STATED PROBLEM — Copy every line of the material below word for word.

SOURCE MATERIAL —
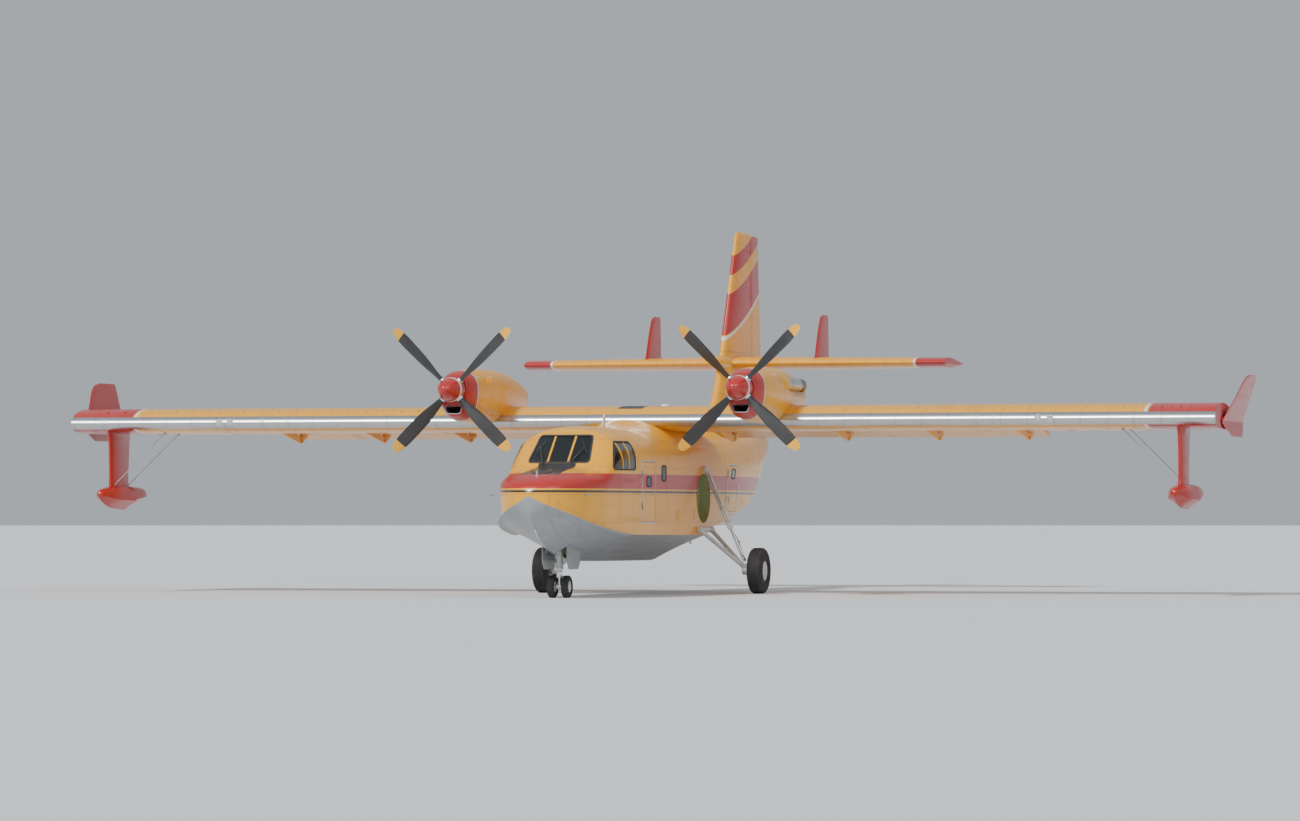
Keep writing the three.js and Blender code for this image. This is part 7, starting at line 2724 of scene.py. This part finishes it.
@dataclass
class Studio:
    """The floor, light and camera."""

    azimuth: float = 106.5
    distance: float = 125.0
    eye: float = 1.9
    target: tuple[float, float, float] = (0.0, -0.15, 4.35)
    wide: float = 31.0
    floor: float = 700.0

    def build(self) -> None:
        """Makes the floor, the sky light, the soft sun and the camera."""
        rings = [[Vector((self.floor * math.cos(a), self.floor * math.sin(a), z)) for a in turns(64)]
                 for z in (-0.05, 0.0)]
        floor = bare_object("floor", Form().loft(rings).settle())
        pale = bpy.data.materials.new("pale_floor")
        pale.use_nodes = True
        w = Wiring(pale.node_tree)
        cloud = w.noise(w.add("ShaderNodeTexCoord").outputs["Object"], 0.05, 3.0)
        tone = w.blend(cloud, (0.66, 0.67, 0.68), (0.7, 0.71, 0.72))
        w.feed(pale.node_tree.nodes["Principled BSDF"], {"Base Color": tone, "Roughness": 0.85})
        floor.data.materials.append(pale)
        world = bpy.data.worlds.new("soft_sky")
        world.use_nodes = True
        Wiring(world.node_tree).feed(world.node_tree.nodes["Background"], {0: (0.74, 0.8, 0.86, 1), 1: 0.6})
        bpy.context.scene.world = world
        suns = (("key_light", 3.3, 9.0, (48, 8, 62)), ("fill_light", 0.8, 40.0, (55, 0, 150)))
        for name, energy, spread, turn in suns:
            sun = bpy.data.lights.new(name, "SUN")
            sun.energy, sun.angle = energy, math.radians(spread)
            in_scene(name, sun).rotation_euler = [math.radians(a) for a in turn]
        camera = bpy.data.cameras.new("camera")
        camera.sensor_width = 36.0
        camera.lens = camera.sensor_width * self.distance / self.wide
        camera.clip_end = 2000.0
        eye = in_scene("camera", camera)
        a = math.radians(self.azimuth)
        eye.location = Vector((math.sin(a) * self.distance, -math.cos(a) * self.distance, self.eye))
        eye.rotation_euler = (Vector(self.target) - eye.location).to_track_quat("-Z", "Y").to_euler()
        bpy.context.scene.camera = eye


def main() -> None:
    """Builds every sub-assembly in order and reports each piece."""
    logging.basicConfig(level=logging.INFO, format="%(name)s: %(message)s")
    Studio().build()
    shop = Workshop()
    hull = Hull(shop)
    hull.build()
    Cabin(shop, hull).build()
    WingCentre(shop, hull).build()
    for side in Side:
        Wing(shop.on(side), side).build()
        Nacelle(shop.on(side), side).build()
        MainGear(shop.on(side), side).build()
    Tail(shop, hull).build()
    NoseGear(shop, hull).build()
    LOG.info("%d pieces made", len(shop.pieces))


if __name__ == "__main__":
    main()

ANSWER FOR THIS EXERCISE —
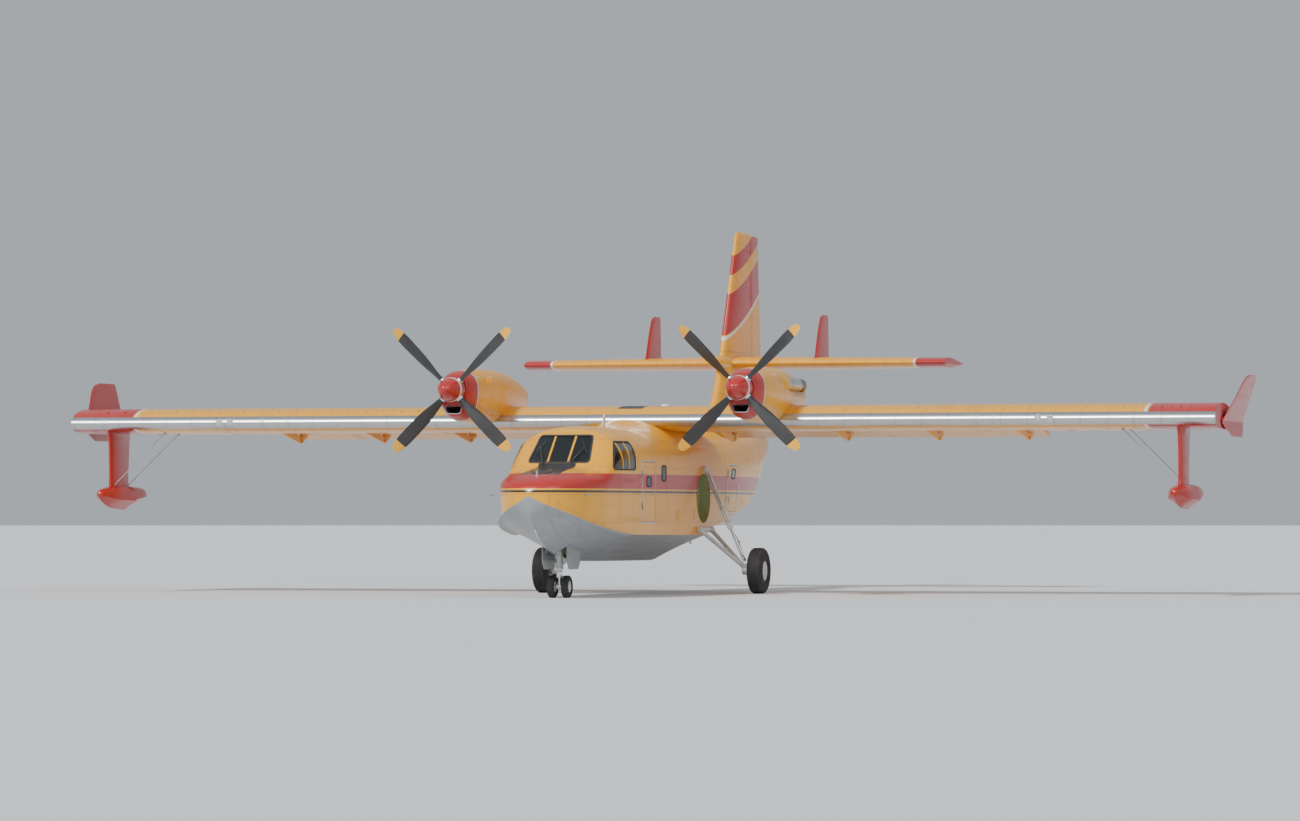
Keep writing the three.js and Blender code for this image. This is part 7, starting at line 2724 of scene.py. This part finishes it.
@dataclass
class Studio:
    """The floor, light and camera."""

    azimuth: float = 106.5
    distance: float = 125.0
    eye: float = 1.9
    target: tuple[float, float, float] = (0.0, -0.15, 4.35)
    wide: float = 31.0
    floor: float = 700.0

    def build(self) -> None:
        """Makes the floor, the sky light, the soft sun and the camera."""
        rings = [[Vector((self.floor * math.cos(a), self.floor * math.sin(a), z)) for a in turns(64)]
                 for z in (-0.05, 0.0)]
        floor = bare_object("floor", Form().loft(rings).settle())
        pale = bpy.data.materials.new("pale_floor")
        pale.use_nodes = True
        w = Wiring(pale.node_tree)
        cloud = w.noise(w.add("ShaderNodeTexCoord").outputs["Object"], 0.05, 3.0)
        tone = w.blend(cloud, (0.66, 0.67, 0.68), (0.7, 0.71, 0.72))
        w.feed(pale.node_tree.nodes["Principled BSDF"], {"Base Color": tone, "Roughness": 0.85})
        floor.data.materials.append(pale)
        world = bpy.data.worlds.new("soft_sky")
        world.use_nodes = True
        Wiring(world.node_tree).feed(world.node_tree.nodes["Background"], {0: (0.74, 0.8, 0.86, 1), 1: 0.6})
        bpy.context.scene.world = world
        suns = (("key_light", 3.3, 9.0, (48, 8, 62)), ("fill_light", 0.8, 40.0, (55, 0, 150)))
        for name, energy, spread, turn in suns:
            sun = bpy.data.lights.new(name, "SUN")
            sun.energy, sun.angle = energy, math.radians(spread)
            in_scene(name, sun).rotation_euler = [math.radians(a) for a in turn]
        camera = bpy.data.cameras.new("camera")
        camera.sensor_width = 36.0
        camera.lens = camera.sensor_width * self.distance / self.wide
        camera.clip_end = 2000.0
        eye = in_scene("camera", camera)
        a = math.radians(self.azimuth)
        eye.location = Vector((math.sin(a) * self.distance, -math.cos(a) * self.distance, self.eye))
        eye.rotation_euler = (Vector(self.target) - eye.location).to_track_quat("-Z", "Y").to_euler()
        bpy.context.scene.camera = eye


def main() -> None:
    """Builds every sub-assembly in order and reports each piece."""
    logging.basicConfig(level=logging.INFO, format="%(name)s: %(message)s")
    Studio().build()
    shop = Workshop()
    hull = Hull(shop)
    hull.build()
    Cabin(shop, hull).build()
    WingCentre(shop, hull).build()
    for side in Side:
        Wing(shop.on(side), side).build()
        Nacelle(shop.on(side), side).build()
        MainGear(shop.on(side), side).build()
    Tail(shop, hull).build()
    NoseGear(shop, hull).build()
    LOG.info("%d pieces made", len(shop.pieces))


if __name__ == "__main__":
    main()